-- START OF GIVEN DATA --

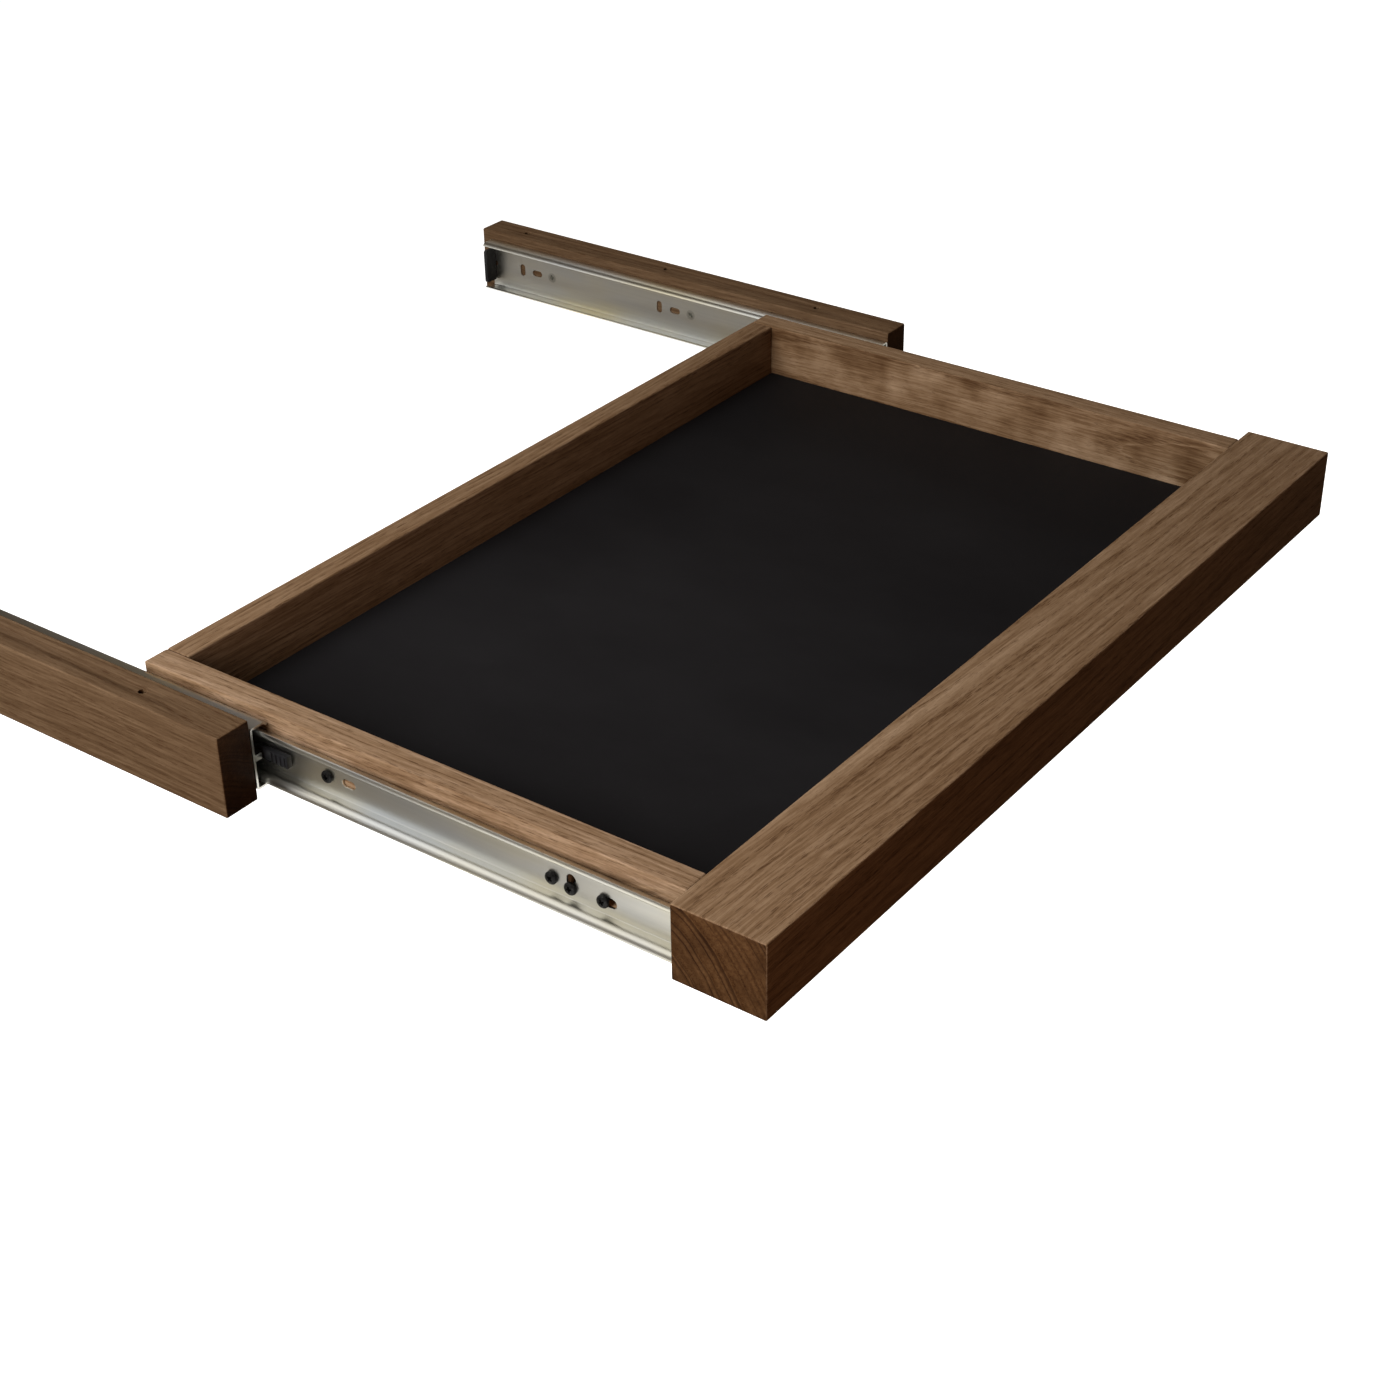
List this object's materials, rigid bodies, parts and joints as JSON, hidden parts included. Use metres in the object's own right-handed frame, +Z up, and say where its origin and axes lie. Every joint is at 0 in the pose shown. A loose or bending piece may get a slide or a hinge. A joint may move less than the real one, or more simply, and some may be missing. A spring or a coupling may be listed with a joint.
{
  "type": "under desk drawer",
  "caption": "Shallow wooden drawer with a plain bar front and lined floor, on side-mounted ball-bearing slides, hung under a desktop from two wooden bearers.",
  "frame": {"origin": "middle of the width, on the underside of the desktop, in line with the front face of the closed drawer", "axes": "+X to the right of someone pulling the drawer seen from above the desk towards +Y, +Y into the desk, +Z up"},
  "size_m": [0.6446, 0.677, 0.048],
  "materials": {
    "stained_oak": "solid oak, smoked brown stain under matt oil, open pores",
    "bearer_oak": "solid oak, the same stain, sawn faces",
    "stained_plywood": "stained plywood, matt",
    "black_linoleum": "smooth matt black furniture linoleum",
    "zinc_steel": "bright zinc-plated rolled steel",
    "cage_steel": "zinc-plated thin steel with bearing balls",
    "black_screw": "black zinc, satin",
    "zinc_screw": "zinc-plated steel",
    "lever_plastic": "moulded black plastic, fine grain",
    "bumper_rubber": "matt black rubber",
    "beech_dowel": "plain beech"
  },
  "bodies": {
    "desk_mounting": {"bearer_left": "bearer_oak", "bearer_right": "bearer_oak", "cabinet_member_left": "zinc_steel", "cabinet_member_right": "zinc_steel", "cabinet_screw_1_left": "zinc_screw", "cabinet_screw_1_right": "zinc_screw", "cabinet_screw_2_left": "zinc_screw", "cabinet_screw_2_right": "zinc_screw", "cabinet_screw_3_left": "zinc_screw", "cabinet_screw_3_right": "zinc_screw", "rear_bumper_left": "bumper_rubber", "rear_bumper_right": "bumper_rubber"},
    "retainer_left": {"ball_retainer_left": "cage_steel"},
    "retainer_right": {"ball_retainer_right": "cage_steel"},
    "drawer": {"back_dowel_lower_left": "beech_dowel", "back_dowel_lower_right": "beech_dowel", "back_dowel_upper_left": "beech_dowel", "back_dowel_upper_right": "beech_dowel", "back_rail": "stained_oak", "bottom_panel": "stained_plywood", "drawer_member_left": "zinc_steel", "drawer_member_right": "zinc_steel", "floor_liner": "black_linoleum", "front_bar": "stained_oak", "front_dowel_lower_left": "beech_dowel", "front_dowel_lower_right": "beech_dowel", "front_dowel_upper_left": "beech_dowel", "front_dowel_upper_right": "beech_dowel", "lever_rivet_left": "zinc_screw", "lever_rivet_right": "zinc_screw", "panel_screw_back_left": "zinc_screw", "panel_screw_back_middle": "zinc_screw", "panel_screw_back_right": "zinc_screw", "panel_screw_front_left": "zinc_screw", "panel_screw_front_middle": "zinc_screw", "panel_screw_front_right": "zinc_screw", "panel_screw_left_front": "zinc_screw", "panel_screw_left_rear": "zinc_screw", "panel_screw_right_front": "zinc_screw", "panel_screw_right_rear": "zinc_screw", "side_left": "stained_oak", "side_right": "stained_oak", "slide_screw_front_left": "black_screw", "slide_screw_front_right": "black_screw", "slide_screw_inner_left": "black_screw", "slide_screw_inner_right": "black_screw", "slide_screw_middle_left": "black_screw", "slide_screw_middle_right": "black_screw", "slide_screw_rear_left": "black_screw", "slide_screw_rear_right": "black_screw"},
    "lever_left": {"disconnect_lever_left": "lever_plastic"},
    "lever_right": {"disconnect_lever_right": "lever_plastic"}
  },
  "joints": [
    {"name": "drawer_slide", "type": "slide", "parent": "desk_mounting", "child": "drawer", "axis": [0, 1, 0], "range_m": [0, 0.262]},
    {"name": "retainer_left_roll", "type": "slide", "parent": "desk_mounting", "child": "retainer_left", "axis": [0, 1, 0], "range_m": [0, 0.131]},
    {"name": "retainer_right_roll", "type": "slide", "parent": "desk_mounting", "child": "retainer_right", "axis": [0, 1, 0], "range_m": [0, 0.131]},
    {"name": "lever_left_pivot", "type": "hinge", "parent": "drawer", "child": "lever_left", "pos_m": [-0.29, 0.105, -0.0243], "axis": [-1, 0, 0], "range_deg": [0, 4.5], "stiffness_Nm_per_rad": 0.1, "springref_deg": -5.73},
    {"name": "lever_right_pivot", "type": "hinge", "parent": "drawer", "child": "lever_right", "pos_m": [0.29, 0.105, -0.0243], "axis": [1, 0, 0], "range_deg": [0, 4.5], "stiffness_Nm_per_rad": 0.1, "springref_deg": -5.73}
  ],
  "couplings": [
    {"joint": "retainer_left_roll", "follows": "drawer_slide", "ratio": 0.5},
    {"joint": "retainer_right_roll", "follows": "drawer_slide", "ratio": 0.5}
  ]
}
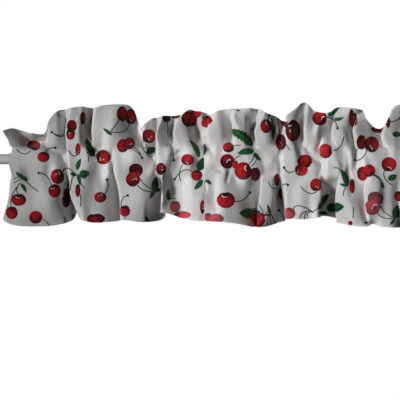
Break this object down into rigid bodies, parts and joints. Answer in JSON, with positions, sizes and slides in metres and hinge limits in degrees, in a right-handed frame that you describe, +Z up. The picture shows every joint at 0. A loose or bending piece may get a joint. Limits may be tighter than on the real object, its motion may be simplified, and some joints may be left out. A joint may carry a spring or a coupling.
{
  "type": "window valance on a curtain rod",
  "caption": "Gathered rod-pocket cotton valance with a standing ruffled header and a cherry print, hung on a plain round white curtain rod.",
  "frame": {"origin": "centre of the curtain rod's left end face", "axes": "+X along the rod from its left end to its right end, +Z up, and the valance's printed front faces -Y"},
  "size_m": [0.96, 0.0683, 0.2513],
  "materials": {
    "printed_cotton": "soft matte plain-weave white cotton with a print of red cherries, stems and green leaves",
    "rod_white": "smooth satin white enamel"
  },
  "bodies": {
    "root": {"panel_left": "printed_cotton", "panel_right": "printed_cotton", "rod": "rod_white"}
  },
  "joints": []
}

-- END OF GIVEN DATA --

Every record shown above should be written out again exactly.

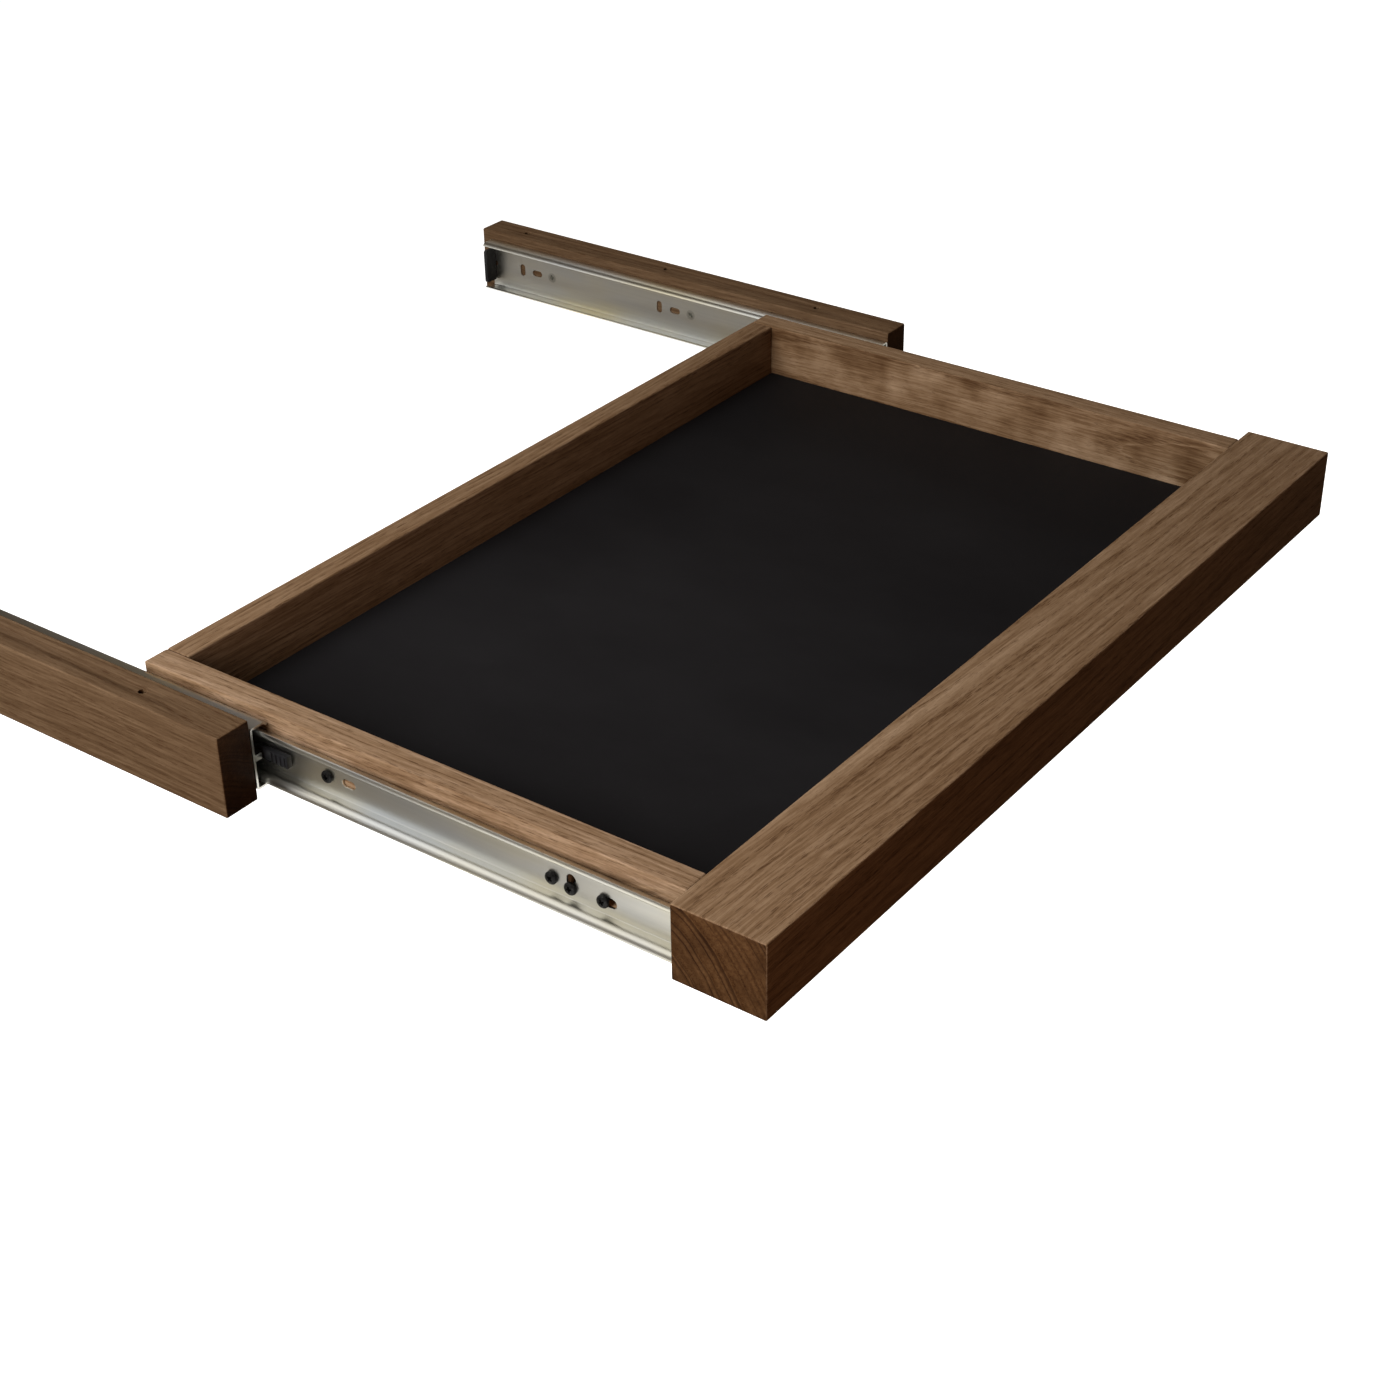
List this object's materials, rigid bodies, parts and joints as JSON, hidden parts included. Use metres in the object's own right-handed frame, +Z up, and say where its origin and axes lie. Every joint is at 0 in the pose shown. A loose or bending piece may get a slide or a hinge. A joint may move less than the real one, or more simply, and some may be missing. A spring or a coupling may be listed with a joint.
{
  "type": "under desk drawer",
  "caption": "Shallow wooden drawer with a plain bar front and lined floor, on side-mounted ball-bearing slides, hung under a desktop from two wooden bearers.",
  "frame": {"origin": "middle of the width, on the underside of the desktop, in line with the front face of the closed drawer", "axes": "+X to the right of someone pulling the drawer seen from above the desk towards +Y, +Y into the desk, +Z up"},
  "size_m": [0.6446, 0.677, 0.048],
  "materials": {
    "stained_oak": "solid oak, smoked brown stain under matt oil, open pores",
    "bearer_oak": "solid oak, the same stain, sawn faces",
    "stained_plywood": "stained plywood, matt",
    "black_linoleum": "smooth matt black furniture linoleum",
    "zinc_steel": "bright zinc-plated rolled steel",
    "cage_steel": "zinc-plated thin steel with bearing balls",
    "black_screw": "black zinc, satin",
    "zinc_screw": "zinc-plated steel",
    "lever_plastic": "moulded black plastic, fine grain",
    "bumper_rubber": "matt black rubber",
    "beech_dowel": "plain beech"
  },
  "bodies": {
    "desk_mounting": {"bearer_left": "bearer_oak", "bearer_right": "bearer_oak", "cabinet_member_left": "zinc_steel", "cabinet_member_right": "zinc_steel", "cabinet_screw_1_left": "zinc_screw", "cabinet_screw_1_right": "zinc_screw", "cabinet_screw_2_left": "zinc_screw", "cabinet_screw_2_right": "zinc_screw", "cabinet_screw_3_left": "zinc_screw", "cabinet_screw_3_right": "zinc_screw", "rear_bumper_left": "bumper_rubber", "rear_bumper_right": "bumper_rubber"},
    "retainer_left": {"ball_retainer_left": "cage_steel"},
    "retainer_right": {"ball_retainer_right": "cage_steel"},
    "drawer": {"back_dowel_lower_left": "beech_dowel", "back_dowel_lower_right": "beech_dowel", "back_dowel_upper_left": "beech_dowel", "back_dowel_upper_right": "beech_dowel", "back_rail": "stained_oak", "bottom_panel": "stained_plywood", "drawer_member_left": "zinc_steel", "drawer_member_right": "zinc_steel", "floor_liner": "black_linoleum", "front_bar": "stained_oak", "front_dowel_lower_left": "beech_dowel", "front_dowel_lower_right": "beech_dowel", "front_dowel_upper_left": "beech_dowel", "front_dowel_upper_right": "beech_dowel", "lever_rivet_left": "zinc_screw", "lever_rivet_right": "zinc_screw", "panel_screw_back_left": "zinc_screw", "panel_screw_back_middle": "zinc_screw", "panel_screw_back_right": "zinc_screw", "panel_screw_front_left": "zinc_screw", "panel_screw_front_middle": "zinc_screw", "panel_screw_front_right": "zinc_screw", "panel_screw_left_front": "zinc_screw", "panel_screw_left_rear": "zinc_screw", "panel_screw_right_front": "zinc_screw", "panel_screw_right_rear": "zinc_screw", "side_left": "stained_oak", "side_right": "stained_oak", "slide_screw_front_left": "black_screw", "slide_screw_front_right": "black_screw", "slide_screw_inner_left": "black_screw", "slide_screw_inner_right": "black_screw", "slide_screw_middle_left": "black_screw", "slide_screw_middle_right": "black_screw", "slide_screw_rear_left": "black_screw", "slide_screw_rear_right": "black_screw"},
    "lever_left": {"disconnect_lever_left": "lever_plastic"},
    "lever_right": {"disconnect_lever_right": "lever_plastic"}
  },
  "joints": [
    {"name": "drawer_slide", "type": "slide", "parent": "desk_mounting", "child": "drawer", "axis": [0, 1, 0], "range_m": [0, 0.262]},
    {"name": "retainer_left_roll", "type": "slide", "parent": "desk_mounting", "child": "retainer_left", "axis": [0, 1, 0], "range_m": [0, 0.131]},
    {"name": "retainer_right_roll", "type": "slide", "parent": "desk_mounting", "child": "retainer_right", "axis": [0, 1, 0], "range_m": [0, 0.131]},
    {"name": "lever_left_pivot", "type": "hinge", "parent": "drawer", "child": "lever_left", "pos_m": [-0.29, 0.105, -0.0243], "axis": [-1, 0, 0], "range_deg": [0, 4.5], "stiffness_Nm_per_rad": 0.1, "springref_deg": -5.73},
    {"name": "lever_right_pivot", "type": "hinge", "parent": "drawer", "child": "lever_right", "pos_m": [0.29, 0.105, -0.0243], "axis": [1, 0, 0], "range_deg": [0, 4.5], "stiffness_Nm_per_rad": 0.1, "springref_deg": -5.73}
  ],
  "couplings": [
    {"joint": "retainer_left_roll", "follows": "drawer_slide", "ratio": 0.5},
    {"joint": "retainer_right_roll", "follows": "drawer_slide", "ratio": 0.5}
  ]
}
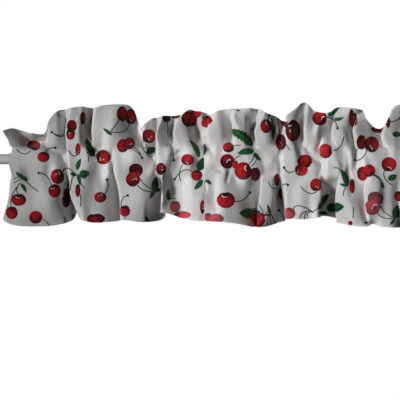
Break this object down into rigid bodies, parts and joints. Answer in JSON, with positions, sizes and slides in metres and hinge limits in degrees, in a right-handed frame that you describe, +Z up. The picture shows every joint at 0. A loose or bending piece may get a joint. Limits may be tighter than on the real object, its motion may be simplified, and some joints may be left out. A joint may carry a spring or a coupling.
{
  "type": "window valance on a curtain rod",
  "caption": "Gathered rod-pocket cotton valance with a standing ruffled header and a cherry print, hung on a plain round white curtain rod.",
  "frame": {"origin": "centre of the curtain rod's left end face", "axes": "+X along the rod from its left end to its right end, +Z up, and the valance's printed front faces -Y"},
  "size_m": [0.96, 0.0683, 0.2513],
  "materials": {
    "printed_cotton": "soft matte plain-weave white cotton with a print of red cherries, stems and green leaves",
    "rod_white": "smooth satin white enamel"
  },
  "bodies": {
    "root": {"panel_left": "printed_cotton", "panel_right": "printed_cotton", "rod": "rod_white"}
  },
  "joints": []
}